美里(町)(熊本県)(読み)みさと

日本大百科全書(ニッポニカ) 「美里(町)(熊本県)」の意味・わかりやすい解説

美里(町)(熊本県)
みさと

熊本県中部、下益城郡(しもましきぐん)にある町。2004年(平成16)中央町(ちゅうおうまち)、砥用町(ともちまち)が合併して成立。町域の北部は上益城郡甲佐(こうさ)町、御船(みふね)町との境に甲佐岳(753メートル)がそびえ、丘陵地、傾斜地が優勢。南部は京丈(きょうじょう)山(1473メートル)、雁俣(かりまた)山(1315メートル)、白山(1073メートル)など九州山地の山々がそびえる山地で、九州中央山地国定公園、五木五家荘県立自然公園(いつきごかのしょうけんりつしぜんこうえん)に指定。
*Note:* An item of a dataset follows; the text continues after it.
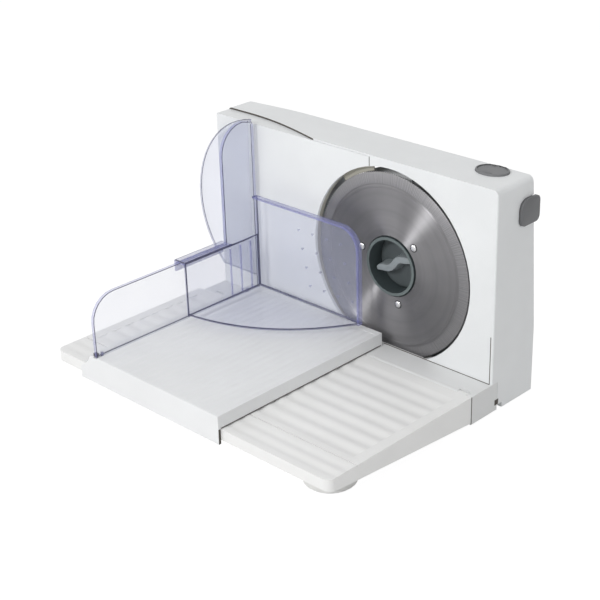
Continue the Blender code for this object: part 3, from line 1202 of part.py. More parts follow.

北部を緑川が西流し、緑川水系に属する津留(つる)川、釈迦院(しゃかいん)川、筒川、柏川などの諸河川が山地、丘陵地を刻んで流下する。緑川―津留川に沿って国道218号が東西に走り、ほかに443号、445号が通じる。住宅地は218号などの主要道路沿いに点在。北西部を中心に一部平坦地が開けるものの、農業用地は1割に満たず、森林面積が4分の3を占める典型的な中山間地である。基幹産業は農林業で、丘陵地、傾斜地を棚田に活用した水稲を中心に施設園芸や茶、果樹、葉タバコ、花卉(かき)の栽培、肉用牛の育成などが盛ん。林業は外材や代替材との競合、林業従事者の減少、高齢化、小規模経営などの問題を抱えて衰退傾向にあり、林道、作業道の開設など林業基盤の整備が急がれる。町内には霊台橋(れいだいきょう)(国指定重要文化財)、雄亀滝(おけだき/おけだけ)橋(県指定文化財)、馬門(まかど)橋、二俣二橋など、19世紀建造のアーチ型石造橋が数多く残る。1971年(昭和46)に完成した緑川ダム(多目的ダム)の周辺は1984年に運輸省(現、国土交通省)から家族旅行村の指定を受け、レジャー施設の整備が進んだ。町の南部、大行寺(だいぎょうじ)山(957メートル)の北西麓に位置する坂本から、大行寺山頂に近い八代市泉町柿迫(いずみまちかきざこ)の釈迦院への参道(御坂遊歩道)は「日本一の石段」(3333段)とされる。旧中央町が町興しシンボルとして石段の造成を計画、1980年に着工、1985年には山形県羽黒山表参道の石段(2446段)を抜き、1988年に完成した。近年は豊かな自然や上述の観光資源を生かした観光開発にも力を注いでいる。面積144.00平方キロメートル、人口9392(2020)。